The butterflies will find her daughter and settle on her arms, sink into her skin. Become the tattoo that reminds her who she is.
She wonders what her own tattoo will be. Is glad she waited this long to get her own; maybe she’s finally old enough to choose just the right one.
Daughter Catcher
THE WITCH SIENA LIVED at the bottom of the gardens on Vine Street where there were woods, mostly cedar and willow for it was damp. Nature’s natural cycle seemed altered there, for the ground was in places knee deep in broken sticks, and littered with the arms of dead trees. It was March, and Siena piled sticks and some old half-rotten clothes into a big heap; the village teenagers might come one day to have a bonfire. No one else came down much, so that the few paths were often overgrown, too brambly to struggle through, and decorated with takeout containers, beer bottles both whole and dangerously broken, and Styrofoam, both in cup and slab and pellet form.
The streets and driveways of the village were swept clean often, the lawns sprayed and weeded and raked and mowed, but no one cleaned up the ownerless woods, unless the witch did it. Siena didn’t actually hear what people said about her, but she could guess: they thought she was stupid enough to think if she cleaned up after them they might give her daughter back. Noelle wasn’t dead, Siena was sure of that. She’d have felt it if the girl was dead, just as she’d have felt it if her men had died. But her entire family was still alive, Siena knew it for a fact. She just didn’t have them near her anymore, the way they were supposed to be.
Early spring runoff filled the lowland gully beyond the fallen trees and piles of sticks. While she gathered bottles, disconcerted as ever by how many there were that once contained hard liquor of all sorts, Siena talked to herself. When had she begun? She knew it didn’t help her reputation much, that she’d spent too much time alone in the raggedy woods.

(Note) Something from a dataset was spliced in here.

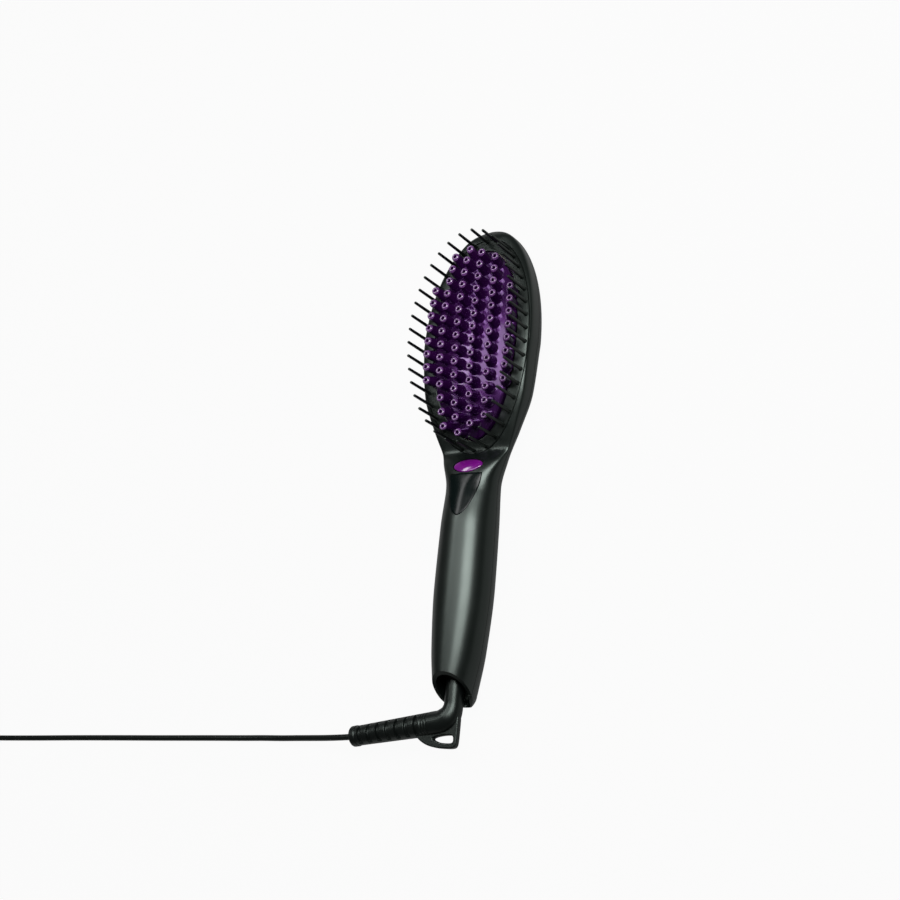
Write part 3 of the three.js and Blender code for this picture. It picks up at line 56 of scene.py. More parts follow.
# Floor and lamps, in metres and watts
FLOOR_HALF = 6.0
FLOOR_DROP = 0.0002
FLOOR_GREY = 0.27
FLOOR_WHITE_SHARES = {"Is Camera Ray": 0.95, "Is Glossy Ray": 0.1, "Is Transmission Ray": 0.1}
SKY_STRENGTH = 0.06
LAMPS = [
    ("key_light", (0.5, 0.22, 1.0), (0.75, 0.45), 12.5),
    ("fill_light", (-0.2, 0.27, 1.0), (0.5, 0.45), 2.2),
    ("strip_light", (-0.68, 0.55, 1.0), (0.24, 0.85), 4.2),
]

# Clearances
GAP = 0.3
RUNNING = 0.35

# Housing, seen from the front
BUTT_TO_GRIP = 67.4
GRIP_TO_NECK = 60.0
NECK_TO_HEAD = 87.0
HEAD_TO_TIP = 76.6
BUTT_WIDTH = 20.8
GRIP_WIDTH = 35.8
NECK_WIDTH = 33.7
HEAD_WIDTH = 75.6
TIP_POWER = 2.1
WALL = 2.2

# Housing, seen from the side
HANDLE_AXIS = 16.0
HEAD_SEAM = 19.0
TIP_SEAM = 17.0
HANDLE_FRONT = 32.0
BUTT_FRONT = 30.6
HEAD_CROWN = 29.8
CROWN_FALL_TIP = 5.4
CROWN_FALL_NECK = 12.0
TIP_RIM_FALL = 3.2
VALLEY_SOFT = 1.5
BACK_SINK = 0.6
NECK_RISE = 3.2
BUTT_RISE = 0.8
BACK_POWER = 2.1
HANDLE_POWER = 2.0
HEAD_POWER = 8.0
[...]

She rarely entered the village proper anymore except to fill recycling bins before anyone else was up, as she was doing now. It was very early on Thursday morning, and Siena was fulfilling her weekly ritual of carrying sacks of pop cans and bottles up the disused lane from the woods to the street. Surreptitiously, she tipped the sacks into the big blue plastic boxes, otherwise woefully empty. Why, Siena often wondered, was it better to dump garbage off the bridge at night than to sort it into bins? Why was that so hard? But the villagers couldn’t, wouldn’t, didn’t.
Siena knew that even before dawn on Sundays the townsfolk made an opposite trek to her own: they went out, also with sacks, but they went to the bridge and tossed in their old pillows, used condoms, empty pill bottles, pornography, vomit stained sleeping bags, single shoes and sometimes even used toilet paper. They treated the gully beneath the bridge as an impromptu landfill in the middle of town. Yellow, green, orange and clear garbage bags hurled on top of one another made such a nice sound: a kind of sliding squishing ker-thunk. The witch, they seemed to think, would deal with it. She always had.